All of these foreign volunteers were eager to teach Kurds their skills and the Kurds were quick to learn and absorb these skills. Many Kurds speak some English and the volunteers are willing to learn as much Kurdish as they can. Some of the older veterans who volunteer were persuaded to spend most of their time training or advising. Some of these volunteers had served that function in Iraq and Afghanistan when they were still in the military. By late 2015 these new rules and how they worked had spread to Internet locations where potential volunteers go to find out how to help.
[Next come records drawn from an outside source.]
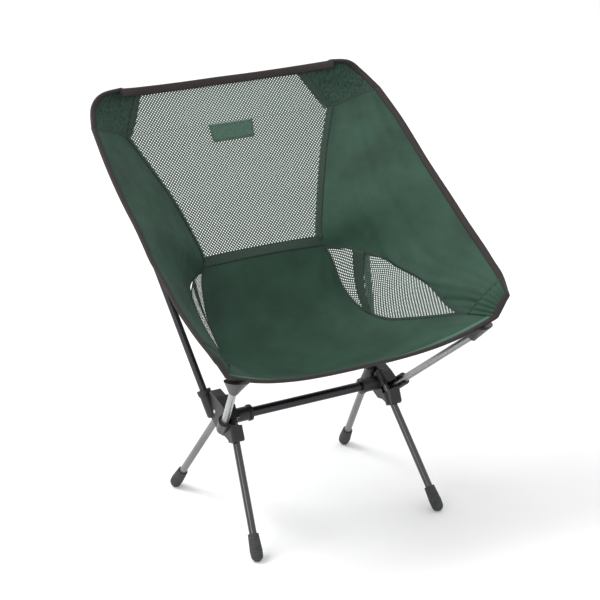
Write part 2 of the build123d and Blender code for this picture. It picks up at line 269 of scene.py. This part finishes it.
def net(name, place, cells, pitch, hole, material, replaced):
    """Knitted net: diamond cells on a turned grid, each with an eight-sided hole."""
    verts, faces, seen = [], [], {}

    def vertex(x, y):
        key = (round(x * 50), round(y * 50))
        if key not in seen:
            seen[key] = len(verts)
            verts.append(place(x, y))
        return seen[key]

    half = pitch / 2
    rim = [(half, 0), (half, half), (0, half), (-half, half), (-half, 0), (-half, -half), (0, -half),
           (half, -half)]
    slant = math.sqrt(0.5)
    for cx, cy in cells:
        outer, inner = [], []
        for dx, dy in rim:
            a, b = (dx - dy) * slant, (dx + dy) * slant
            outer.append(vertex(cx + a, cy + b))
            reach = hole / max(math.hypot(dx, dy), 1e-6)
            inner.append(vertex(cx + a * reach, cy + b * reach))
        for k in range(8):
            n = (k + 1) % 8
            faces.append((outer[k], outer[n], inner[n], inner[k]))
    return piece(name, verts, faces, material, replaced, smooth=False)


def diamond_cells(pitch, inside, x_range, y_range):
    """Centres of a 45 degree grid of cells that lie inside a flat outline."""
    slant = math.sqrt(0.5) * pitch
    cells = []
    for row in range(int(y_range[0] / slant) - 1, int(y_range[1] / slant) + 2):
        for column in range(int(x_range[0] / slant) - 1, int(x_range[1] / slant) + 2):
            if (row + column) % 2 == 0 and inside(column * slant, row * slant):
                cells.append((column * slant, row * slant))
    return cells


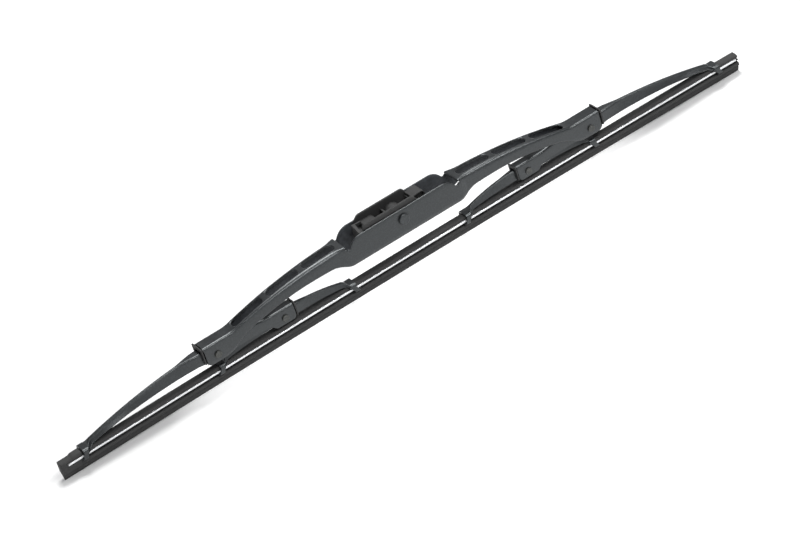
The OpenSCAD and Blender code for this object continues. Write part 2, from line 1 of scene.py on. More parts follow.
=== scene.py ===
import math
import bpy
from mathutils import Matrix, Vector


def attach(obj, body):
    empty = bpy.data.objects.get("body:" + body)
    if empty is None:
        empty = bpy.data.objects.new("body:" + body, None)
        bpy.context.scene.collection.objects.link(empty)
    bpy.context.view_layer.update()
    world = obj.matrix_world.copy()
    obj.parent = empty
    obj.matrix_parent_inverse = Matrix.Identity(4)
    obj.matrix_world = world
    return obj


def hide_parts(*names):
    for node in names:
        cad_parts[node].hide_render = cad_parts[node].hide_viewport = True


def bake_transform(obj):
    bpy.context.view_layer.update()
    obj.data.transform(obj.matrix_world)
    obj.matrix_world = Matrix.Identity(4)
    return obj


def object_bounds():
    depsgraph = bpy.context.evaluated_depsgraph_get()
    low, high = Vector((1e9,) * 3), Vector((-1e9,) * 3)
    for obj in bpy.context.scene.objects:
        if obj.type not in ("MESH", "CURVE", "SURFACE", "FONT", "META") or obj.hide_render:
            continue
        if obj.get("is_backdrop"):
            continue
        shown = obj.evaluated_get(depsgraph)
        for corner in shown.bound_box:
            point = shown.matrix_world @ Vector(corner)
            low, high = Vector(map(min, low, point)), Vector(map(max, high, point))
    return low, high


bl_info = {
    "name": "Wiper blade",
    "version": (1, 0, 0),
    "blender": (4, 5, 0),
    "location": "3D View > Sidebar > Wiper blade",
    "description": "Builds the steel bridge and yokes, rivets, rubber strip and adapter of a wiper blade",
    "category": "Object",
}

import bpy
import numpy as np
from bpy.props import FloatProperty, FloatVectorProperty, PointerProperty
from mathutils import Matrix, Vector

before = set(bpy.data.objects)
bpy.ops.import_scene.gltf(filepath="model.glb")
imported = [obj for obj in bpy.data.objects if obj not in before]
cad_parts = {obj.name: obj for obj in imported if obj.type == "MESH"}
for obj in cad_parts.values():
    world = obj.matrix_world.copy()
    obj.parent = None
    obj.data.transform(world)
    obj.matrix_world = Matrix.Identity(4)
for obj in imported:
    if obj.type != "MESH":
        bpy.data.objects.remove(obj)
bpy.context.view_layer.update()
MM = 0.001

# Levels and places of the frame, in millimetres
HALF_BLADE = 228.5
BOW = 1.8
STRIP_DROP = 23.2
OPENING = 37.3
RIVET_X = 125.5
RIVET_DROP = 14.8
BRIDGE_END = 133.0
END_CORNER = 3.4
FLAT_X = 114.0
WEB_UP = 3.3
END_WEB = -7.4
CHEEK_UP = 6.2
CHEEK_LOW = -9.7
SHOULDER_R = 9.2
SHOULDER_X = OPENING - 1.1 - SHOULDER_R
BEND_R = 1.6
RELIEF = 1.2
INNER_X = 82.0
INNER_DROP = 18.5
TIP_CLAW = 213.0
CLAW_REACH = 43.1
CLAW_LENGTH = 3.4
CLAW_FLARE = 3.2
RIDGE_END = 1.8
CHANNEL_X = 75.5
CHANNEL_TOP = -12.6
OUTER_RIDGE = -10.0
INNER_RIDGE = -14.8
CLAW_ROOM = 0.3
CLAW_WIDTH = 7.5


# Curves of one number


def ramp(a, b, x):
    """Straight rise from 0 at a to 1 at b, held outside."""
    return np.clip((np.asarray(x, float) - a) / (b - a), 0.0, 1.0)


def ease(a, b, x):
    """Smooth rise from 0 at a to 1 at b: three squares less two cubes of the straight rise."""
    s = ramp(a, b, x)
    return s * s * (3 - 2 * s)


def mix(p, q, s):
    """Value between p and q at the share s."""
    return p + (q - p) * s


def strip_top(x):
    """Top of the strip: a parabola that drops by the bow at both ends."""
    return -STRIP_DROP - BOW * (np.asarray(x, float) / HALF_BLADE) ** 2


# Mesh helpers


def new_object(name, verts, faces, material, smooth_angle=35.0):
    """Mesh object from points in millimetres and faces, smooth below the given angle."""
    mesh = bpy.data.meshes.new(name)
    mesh.from_pydata((np.asarray(verts, float) * MM).tolist(), [], [list(map(int, f)) for f in faces])
    mesh.validate()
    mesh.polygons.foreach_set("use_smooth", np.ones(len(mesh.polygons), bool))
    if smooth_angle:
        mesh.set_sharp_from_angle(angle=math.radians(smooth_angle))
    mesh.materials.append(material)
    obj = bpy.data.objects.new(name, mesh)
    bpy.context.scene.collection.objects.link(obj)
    return obj


def drop_unused(verts, faces):
    """Points that no face uses are left out, and the faces are renumbered."""
    used = np.unique(np.concatenate([np.asarray(f) for f in faces]))
    place = np.full(len(verts), -1)
    place[used] = np.arange(len(used))
    return np.asarray(verts)[used], [place[np.asarray(f)] for f in faces]


def grid_faces(rows, cols, keep=None, wrap=False):
    """Quads of a grid of rows by cols points, without the cells where keep is false."""
    width = cols if wrap else cols - 1
    i, j = np.meshgrid(np.arange(rows - 1), np.arange(width), indexing="ij")
    nxt = (j + 1) % cols
    quads = np.stack([i * cols + j, (i + 1) * cols + j, (i + 1) * cols + nxt, i * cols + nxt], -1)
    if keep is not None:
        return quads[keep]
    return quads.reshape(-1, 4)


def outward(obj):
    """Turns every face of a mesh of closed shells outwards."""
    bpy.ops.object.select_all(action="DESELECT")
    bpy.context.view_layer.objects.active = obj
    obj.select_set(True)
    bpy.ops.object.mode_set(mode="EDIT")
    bpy.ops.mesh.select_all(action="SELECT")
    bpy.ops.mesh.normals_make_consistent(inside=False)
    bpy.ops.object.mode_set(mode="OBJECT")


def soften(obj, width, segments=2, angle=40.0):
    """Rounds the sharp edges by width millimetres, or cuts them flat where segments is 1."""
    bevel = obj.modifiers.new("Edges", "BEVEL")
    bevel.width = width * MM
    bevel.segments = segments
    bevel.limit_method = "ANGLE"
    bevel.angle_limit = math.radians(angle)
    bevel.use_clamp_overlap = segments > 1
    if segments == 1:
        bevel.mark_sharp = True
        return obj
    normals = obj.modifiers.new("Normals", "WEIGHTED_NORMAL")
    normals.keep_sharp = False
    normals.weight = 60
    return obj


def pressed(name, verts, faces, material, sheet, edge, segments=3):
    """Pressed sheet: the outer skin is thickened inwards, and its cut edges are softened."""
    verts, faces = drop_unused(verts, faces)
    obj = new_object(name, verts, faces, material, 0)
    wall = obj.modifiers.new("Sheet", "SOLIDIFY")
    wall.thickness = sheet * MM
    wall.offset = -1.0
    wall.use_even_offset = True
    wall.use_quality_normals = True
    # The inner faces take a lighter paint: painted light in the channel's shaded inside.
    wall.material_offset = 1
    obj.data.materials.append(finish("inside_paint_painted_light"))
    return soften(obj, edge, segments)


# Pressed channels


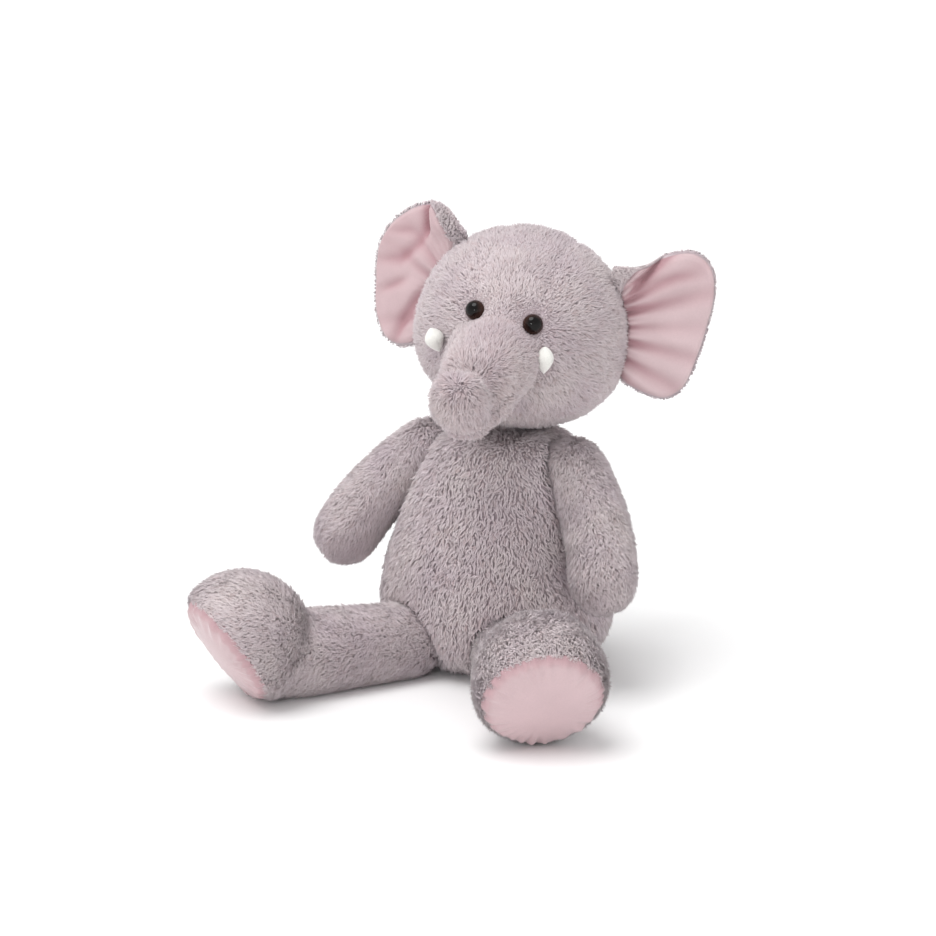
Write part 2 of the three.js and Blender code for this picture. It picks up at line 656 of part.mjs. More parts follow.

This makes the process of volunteering less chaotic and more useful for all concerned.
One thing the volunteers had to learn was the unique position the Kurds occupy in Iraq and the Middle East. Since 2003 nearly all the violence you heard about in Iraq was in Sunni Arab areas of central Iraq and the Shia areas where the Sunni Islamic terrorists would make so many of their bombing attacks against civilians of all sorts (pilgrims, women, children) as long as they were Shia. Meanwhile the Kurdish north has always been so peaceful that Western journalists, and just about anyone else, could move about freely, without fear of attack. How could this be?
Well, for one thing, the Kurds have tight controls on their borders and any Arabs entering are checked carefully. Arab Iraqis are welcome to visit, and many do, for vacations from the violence in the south or to do business (sometimes to meet with foreigners uneasy about coming to Baghdad). When asked, Kurds attribute their peaceful neighborhood to the fact that Kurds are not Arabs. But this is not the main reason, for the Kurds have, in the past, been as factious and violent as the Iraqi Arabs are now. It was during the 1990s, when the U.S. and Britain agreed to keep Saddam's forces out of the north (to prevent another large scale massacre of Kurds), that the Kurds sensed a rare opportunity and sorted out their differences and learned the benefits of cooperation, rule of law and civil order. In effect, the Kurds had a ten year head start on the rest of Iraq in the "how to create peace and democracy" department. The Iraqi Arabs, Sunni and Shia, who come north on business, or for a vacation, note this. The Arabs believe they are superior to the Kurds ("a bunch of hillbillies," to most Arabs), and find it irritating that the Kurds have made things work, while down south, especially in central Iraq, things are still a mess. Given time the Iraqi Arabs will probably catch up. But this is not a popular solution to the "Iraq problem," and no career-conscious journalist is going to talk about what the Kurds have done and why the Arab’s haven’t.